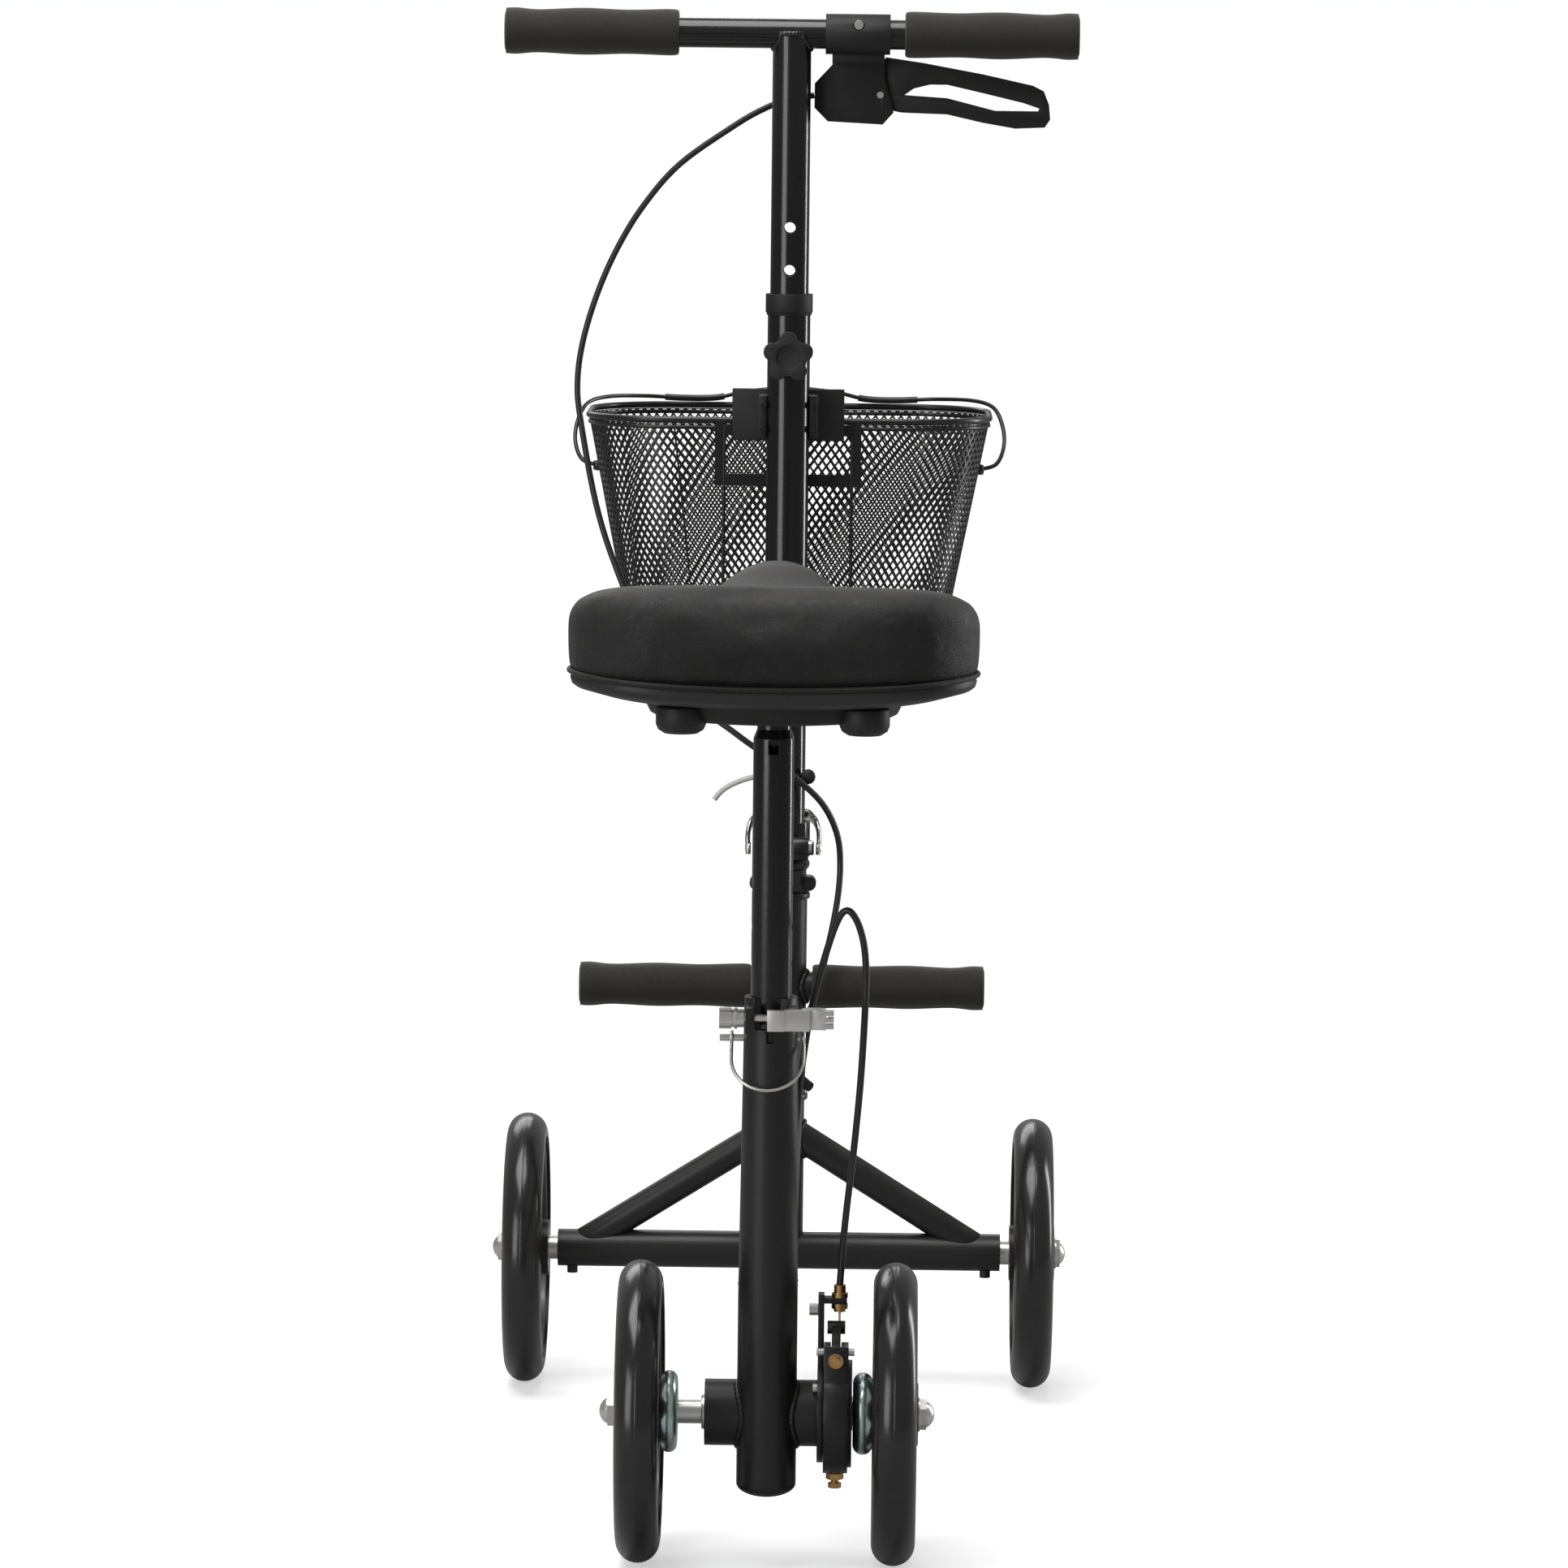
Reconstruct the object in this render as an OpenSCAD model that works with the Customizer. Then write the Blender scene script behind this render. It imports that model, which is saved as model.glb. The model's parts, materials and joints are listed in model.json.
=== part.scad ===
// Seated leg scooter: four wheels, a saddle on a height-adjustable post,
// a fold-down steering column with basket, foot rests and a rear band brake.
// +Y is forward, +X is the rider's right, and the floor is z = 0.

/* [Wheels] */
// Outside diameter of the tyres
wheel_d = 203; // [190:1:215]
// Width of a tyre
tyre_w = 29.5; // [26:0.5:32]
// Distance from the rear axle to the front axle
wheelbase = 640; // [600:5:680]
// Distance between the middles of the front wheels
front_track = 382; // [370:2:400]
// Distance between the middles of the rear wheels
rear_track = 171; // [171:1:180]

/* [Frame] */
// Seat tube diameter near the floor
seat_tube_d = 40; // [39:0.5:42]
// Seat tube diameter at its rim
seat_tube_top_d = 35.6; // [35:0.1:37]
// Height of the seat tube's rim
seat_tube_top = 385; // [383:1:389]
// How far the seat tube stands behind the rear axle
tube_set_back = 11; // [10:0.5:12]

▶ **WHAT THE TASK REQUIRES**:
Output the lines above verbatim and in full.

▶ **TASK ANSWER**:
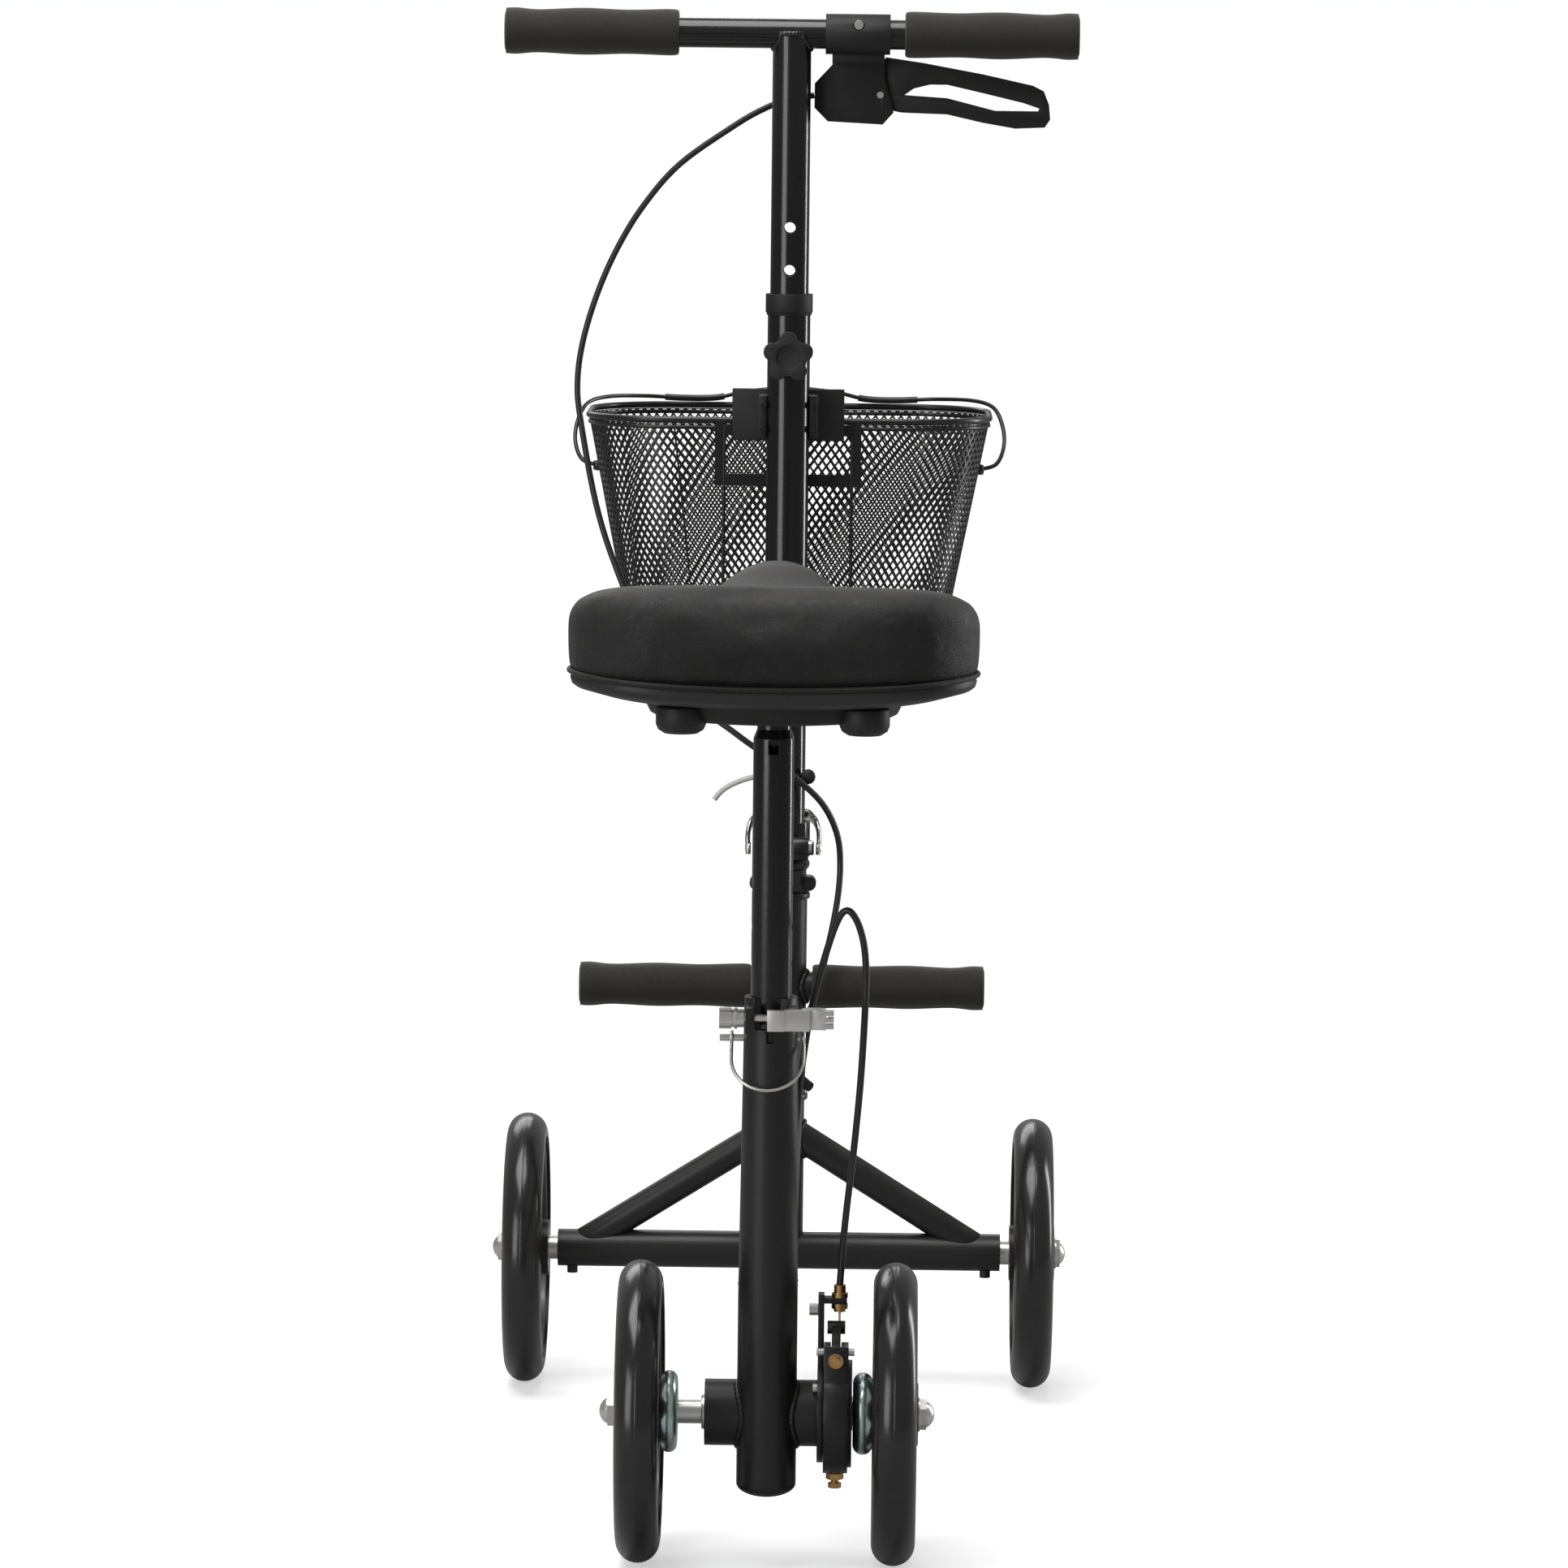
Reconstruct the object in this render as an OpenSCAD model that works with the Customizer. Then write the Blender scene script behind this render. It imports that model, which is saved as model.glb. The model's parts, materials and joints are listed in model.json.
=== part.scad ===
// Seated leg scooter: four wheels, a saddle on a height-adjustable post,
// a fold-down steering column with basket, foot rests and a rear band brake.
// +Y is forward, +X is the rider's right, and the floor is z = 0.

/* [Wheels] */
// Outside diameter of the tyres
wheel_d = 203; // [190:1:215]
// Width of a tyre
tyre_w = 29.5; // [26:0.5:32]
// Distance from the rear axle to the front axle
wheelbase = 640; // [600:5:680]
// Distance between the middles of the front wheels
front_track = 382; // [370:2:400]
// Distance between the middles of the rear wheels
rear_track = 171; // [171:1:180]

/* [Frame] */
// Seat tube diameter near the floor
seat_tube_d = 40; // [39:0.5:42]
// Seat tube diameter at its rim
seat_tube_top_d = 35.6; // [35:0.1:37]
// Height of the seat tube's rim
seat_tube_top = 385; // [383:1:389]
// How far the seat tube stands behind the rear axle
tube_set_back = 11; // [10:0.5:12]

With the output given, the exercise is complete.